To add a team follow the steps below.
- Click the New Team button on the teams page.
- Add a team name. Note that this must be unique, and multiple teams cannot share the same name.
- Define user claims. For more information on what a claim is, see the Claims section above. Note that any overlap between a user's claim data from the IdP and a team's claims will assign the user to the team, even if there are other claims specified in the Team.
- Add one or more roles.
On login, the user with the associated claims will be assigned the permissions of their team(s) role(s).
Note that, depending on the claims set, a user may have multiple teams. Also note that a team can have multiple roles. For more info, see the Multiple teams section below.
If a user has multiple roles (either through having multiple teams, a team with multiple roles, or both), they will be assigned an additive union of the permissions defined by each role.
Asset, Allocation, and Cloud Cost filters are ANDed together within a role, and then ORed together within both a set of roles in a team and a set of teams for a user.
For example, if a user is assigned both roles Role 1
and Role 2
with the following Allocation filters:
Role 1:
cluster IS cluster-1, cluster-2
namespace IS kubecost
Role 2:
cluster IS cluster-3
namespace IS dev
The user will gain a combined filter of ((cluster = cluster-1 OR cluster = cluster-2) AND namespace = kubecost) OR (cluster = cluster-3 AND namespace = dev)
.
Permissions level will respect only the highest level out of all roles for all teams assigned to a user. The order of precedence is Admin > Editor > Read Only.
Combined page view permissions will enable any page marked as such in any one of a user's roles. Otherwise, the page is designated as disabled. Essentially, if any of the user's roles has a page enabled, that page will be enabled in the user's combined permissions set. Only if none of the user's roles have a page enabled is it disabled for them.
Prior to Kubecost 2.6, Teams existed with more limited functionality. This is referred to as legacy Teams.
Legacy teams provided a limited set of access control capabilities.
- Functionality for SAML environments
- Allocation filtering
- Ability to assign a team a permissions level (under legacy teams previously referred to as a "Role") of Admin, Read Only, or Editor
Post-2.6 Teams, in addition to all the functionality provided by legacy Teams, supports additional capabilities.
- Support for OIDC and SAML authentication
- Asset and Cloud Cost filters along with existing Allocation filters
- Individual page enable/disable functionality
- Ability to assign teams based on OIDC ID/Access token claims or claims returned in SAML response
If upgrading to 2.6+ with existing teams, no config changes are required. Kubecost will attempt to automatically migrate existing legacy Teams teams on pod startup.
For each existing legacy team, a role and associated team will be created.

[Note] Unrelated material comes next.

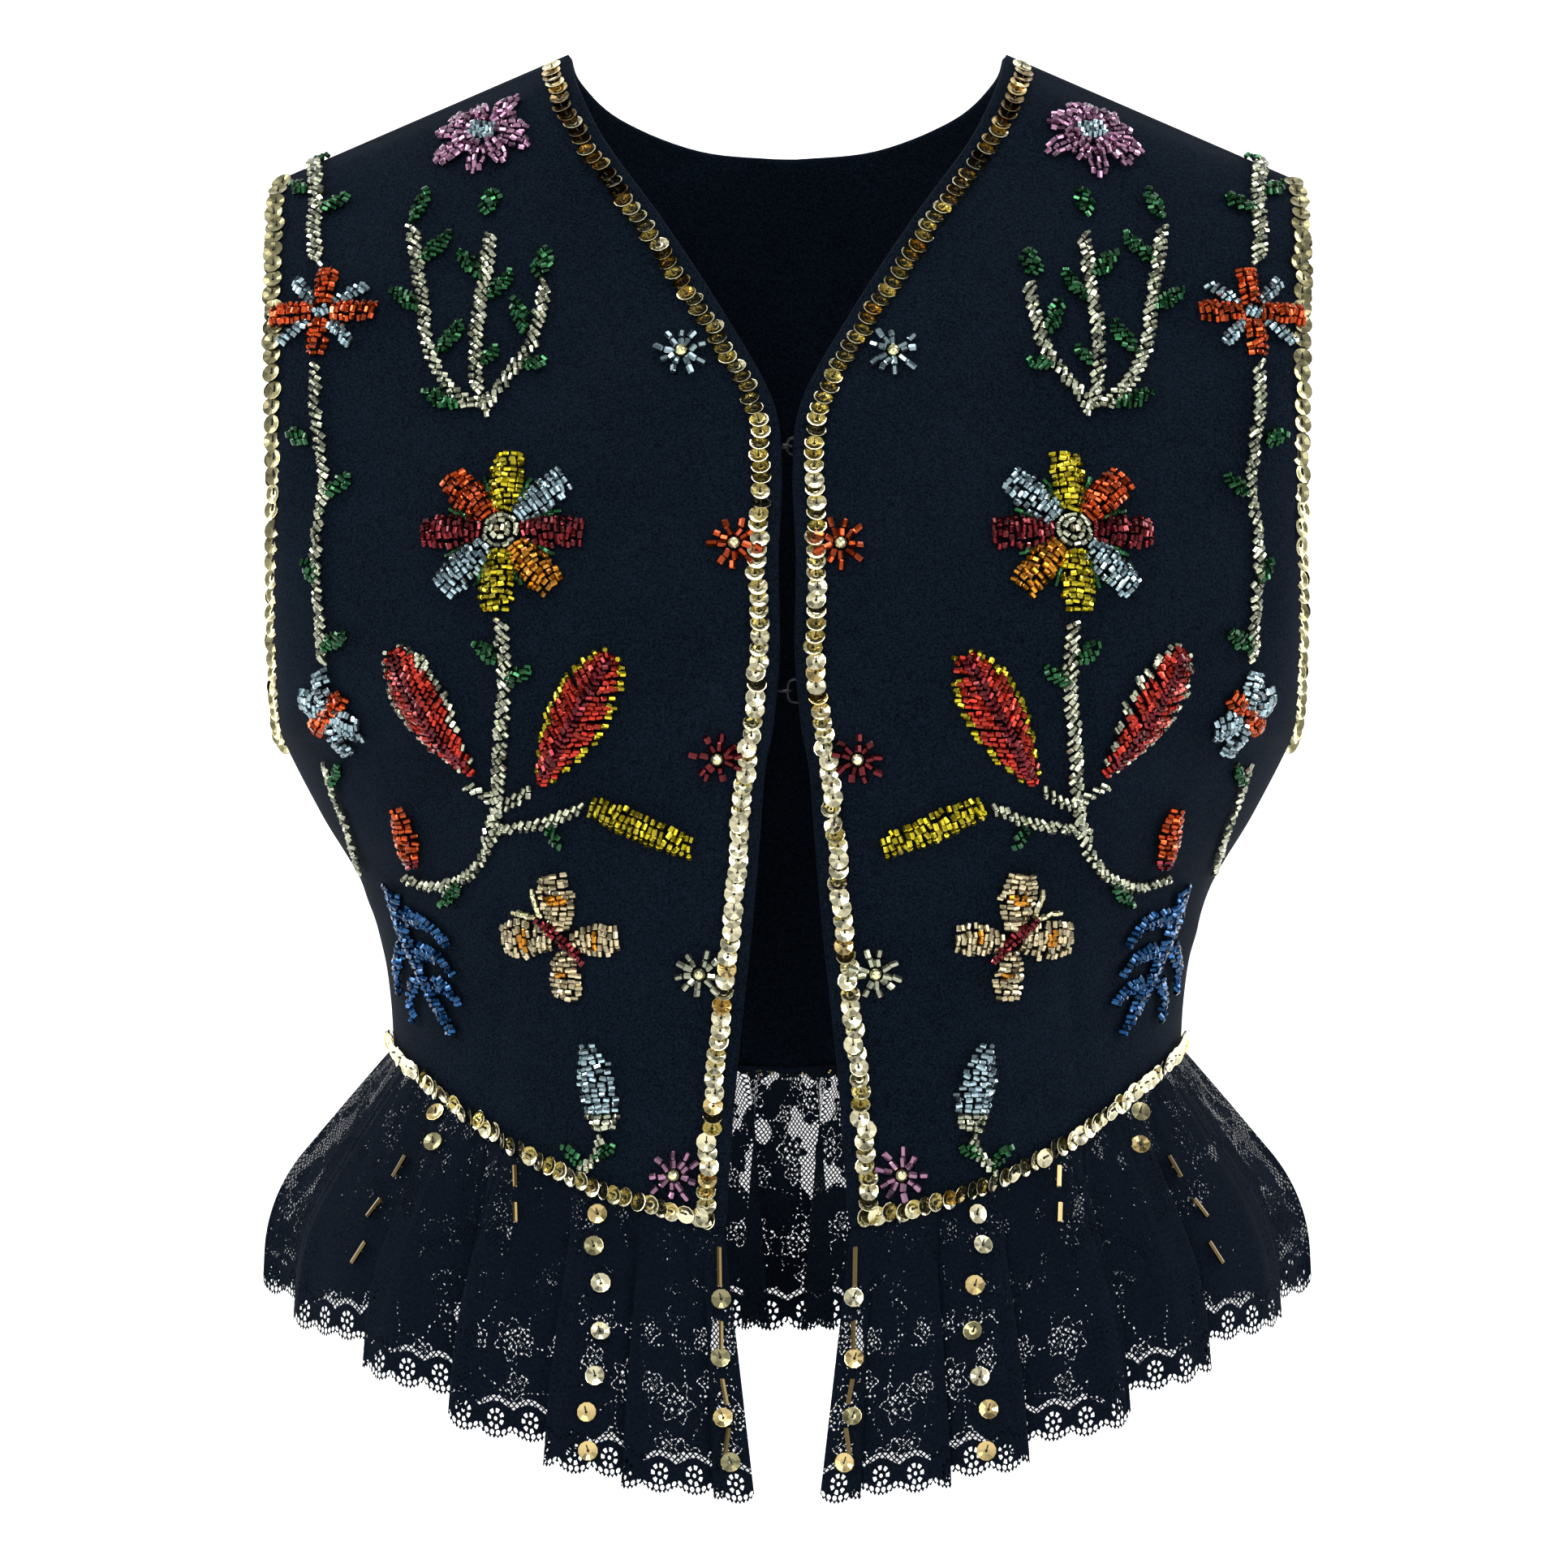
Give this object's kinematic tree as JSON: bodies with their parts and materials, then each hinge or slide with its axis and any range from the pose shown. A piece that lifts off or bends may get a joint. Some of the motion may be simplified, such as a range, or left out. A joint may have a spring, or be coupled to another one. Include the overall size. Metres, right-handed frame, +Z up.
{
  "type": "cropped vest",
  "caption": "Cropped sleeveless vest of black crepe with a V neck, bead embroidery, sequin edging, hook-and-eye fastening and a gathered lace peplum, in its worn form.",
  "frame": {"origin": "midway between the two shoulder seams, at their mean height", "axes": "+Z up the body, the front faces -Y, +X is on the viewer's right"},
  "size_m": [0.3428, 0.2364, 0.4706],
  "materials": {
    "crepe": "matt",
    "lace": "matt openwork",
    "wire": "black enamel",
    "beads_lilac": "glossy cut beads",
    "beads_orange": "glossy cut beads",
    "beads_blue": "glossy cut beads",
    "beads_mixed": "glossy cut beads",
    "beads_champagne": "glossy cut beads",
    "beads_coral": "glossy cut beads",
    "beads_yellow": "glossy cut beads"
  },
  "bodies": {
    "root": {"front_left": "crepe", "front_right": "crepe", "back": "crepe", "peplum_front_left": "lace", "peplum_front_right": "lace", "peplum_back": "lace", "hook_upper": "wire", "hook_lower": "wire", "eye_upper": "wire", "eye_lower": "wire", "shoulder_flower_left": "beads_lilac", "shoulder_flower_right": "beads_lilac", "vine_flower_left": "beads_orange", "vine_flower_right": "beads_orange", "side_flower_left": "beads_blue", "side_flower_right": "beads_blue", "large_flower_left": "beads_mixed", "large_flower_right": "beads_mixed", "butterfly_left": "beads_champagne", "butterfly_right": "beads_champagne", "leaf_outer_left": "beads_coral", "leaf_outer_right": "beads_coral", "leaf_inner_left": "beads_coral", "leaf_inner_right": "beads_coral", "spray_left": "beads_yellow", "spray_right": "beads_yellow", "bud_inner_left": "beads_blue", "bud_inner_right": "beads_blue", "bud_outer_left": "beads_orange", "bud_outer_right": "beads_orange"}
  },
  "joints": []
}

The Allocation filter and permissions level will be migrated into the new role, with the SAML email claim being added to the team.
Kubecost allows configuration of a simple version of RBAC in the Helm chart (for example, see the config for Entra ID). This is mutually exclusive with Teams.
If any configuration is specified under saml.rbac.groups
or oidc.rbac.groups
, this will enabled simple RBAC, ignoring any configured teams.
The Kubecost aggregator container handles all operations relating to Teams. Viewing the logs may allow you to troubleshoot any issues.
If a state where invalid or incorrect teams are causing access issues in Kubecost, teams config can be deleted by running the below commands.
kubectl exec $POD -- sh -c 'rm -rf /var/configs/rbac_teams.json'
and
kubectl exec $POD -- sh -c 'rm -rf /var/configs/roles.json'
After this, on pod restart, Teams should recreate these stores as empty stores.